◆ Task: Locate the line containing "Break this object" in the material below; repeat it and every line after it, exactly as written.

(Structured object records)
########################################
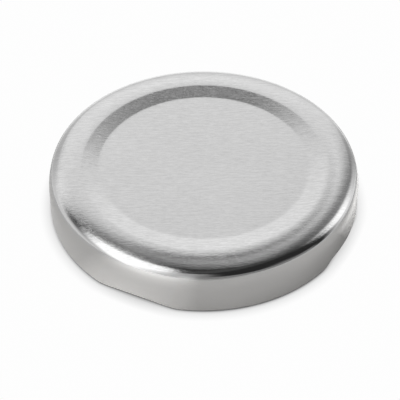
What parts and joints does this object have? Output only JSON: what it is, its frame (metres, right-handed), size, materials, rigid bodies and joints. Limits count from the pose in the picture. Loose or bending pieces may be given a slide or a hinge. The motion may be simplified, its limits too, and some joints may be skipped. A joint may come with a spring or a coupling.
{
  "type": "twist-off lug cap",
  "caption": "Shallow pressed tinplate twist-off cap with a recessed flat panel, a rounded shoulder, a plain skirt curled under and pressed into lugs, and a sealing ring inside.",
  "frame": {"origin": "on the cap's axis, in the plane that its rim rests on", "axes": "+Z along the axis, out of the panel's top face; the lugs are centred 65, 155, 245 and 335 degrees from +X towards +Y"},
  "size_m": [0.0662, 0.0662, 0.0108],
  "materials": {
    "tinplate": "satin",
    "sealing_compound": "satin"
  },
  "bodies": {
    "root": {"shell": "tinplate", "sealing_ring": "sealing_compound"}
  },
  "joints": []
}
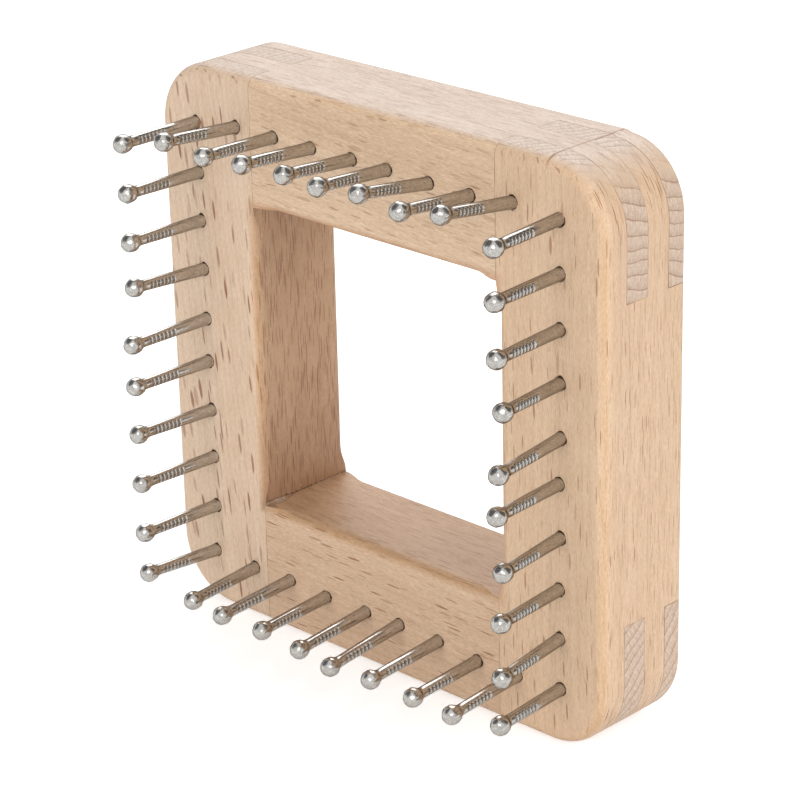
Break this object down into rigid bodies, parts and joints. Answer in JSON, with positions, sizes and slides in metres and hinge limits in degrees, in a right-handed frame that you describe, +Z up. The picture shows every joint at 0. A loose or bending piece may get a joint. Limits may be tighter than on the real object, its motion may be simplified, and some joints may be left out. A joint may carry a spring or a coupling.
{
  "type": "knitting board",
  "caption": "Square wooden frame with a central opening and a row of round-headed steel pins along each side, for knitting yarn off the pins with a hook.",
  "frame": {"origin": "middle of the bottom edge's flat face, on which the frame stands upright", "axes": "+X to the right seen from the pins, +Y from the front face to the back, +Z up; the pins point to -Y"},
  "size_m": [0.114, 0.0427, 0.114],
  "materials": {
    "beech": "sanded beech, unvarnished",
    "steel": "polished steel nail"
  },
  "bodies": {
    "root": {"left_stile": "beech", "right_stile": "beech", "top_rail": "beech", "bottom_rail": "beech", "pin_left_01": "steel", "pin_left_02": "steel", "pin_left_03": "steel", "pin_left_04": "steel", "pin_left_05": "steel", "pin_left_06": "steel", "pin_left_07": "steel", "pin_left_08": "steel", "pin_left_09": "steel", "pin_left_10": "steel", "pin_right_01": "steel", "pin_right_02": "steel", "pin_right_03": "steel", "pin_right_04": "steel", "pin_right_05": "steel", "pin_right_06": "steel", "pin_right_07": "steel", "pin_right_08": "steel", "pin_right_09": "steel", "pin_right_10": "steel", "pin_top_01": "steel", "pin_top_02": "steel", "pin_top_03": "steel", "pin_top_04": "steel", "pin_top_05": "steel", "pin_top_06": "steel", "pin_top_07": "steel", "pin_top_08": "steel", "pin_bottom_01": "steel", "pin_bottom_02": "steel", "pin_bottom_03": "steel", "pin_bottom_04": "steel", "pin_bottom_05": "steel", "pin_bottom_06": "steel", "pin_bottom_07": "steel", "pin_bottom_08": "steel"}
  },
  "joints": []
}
########################################
◆ Full solution:
Break this object down into rigid bodies, parts and joints. Answer in JSON, with positions, sizes and slides in metres and hinge limits in degrees, in a right-handed frame that you describe, +Z up. The picture shows every joint at 0. A loose or bending piece may get a joint. Limits may be tighter than on the real object, its motion may be simplified, and some joints may be left out. A joint may carry a spring or a coupling.
{
  "type": "knitting board",
  "caption": "Square wooden frame with a central opening and a row of round-headed steel pins along each side, for knitting yarn off the pins with a hook.",
  "frame": {"origin": "middle of the bottom edge's flat face, on which the frame stands upright", "axes": "+X to the right seen from the pins, +Y from the front face to the back, +Z up; the pins point to -Y"},
  "size_m": [0.114, 0.0427, 0.114],
  "materials": {
    "beech": "sanded beech, unvarnished",
    "steel": "polished steel nail"
  },
  "bodies": {
    "root": {"left_stile": "beech", "right_stile": "beech", "top_rail": "beech", "bottom_rail": "beech", "pin_left_01": "steel", "pin_left_02": "steel", "pin_left_03": "steel", "pin_left_04": "steel", "pin_left_05": "steel", "pin_left_06": "steel", "pin_left_07": "steel", "pin_left_08": "steel", "pin_left_09": "steel", "pin_left_10": "steel", "pin_right_01": "steel", "pin_right_02": "steel", "pin_right_03": "steel", "pin_right_04": "steel", "pin_right_05": "steel", "pin_right_06": "steel", "pin_right_07": "steel", "pin_right_08": "steel", "pin_right_09": "steel", "pin_right_10": "steel", "pin_top_01": "steel", "pin_top_02": "steel", "pin_top_03": "steel", "pin_top_04": "steel", "pin_top_05": "steel", "pin_top_06": "steel", "pin_top_07": "steel", "pin_top_08": "steel", "pin_bottom_01": "steel", "pin_bottom_02": "steel", "pin_bottom_03": "steel", "pin_bottom_04": "steel", "pin_bottom_05": "steel", "pin_bottom_06": "steel", "pin_bottom_07": "steel", "pin_bottom_08": "steel"}
  },
  "joints": []
}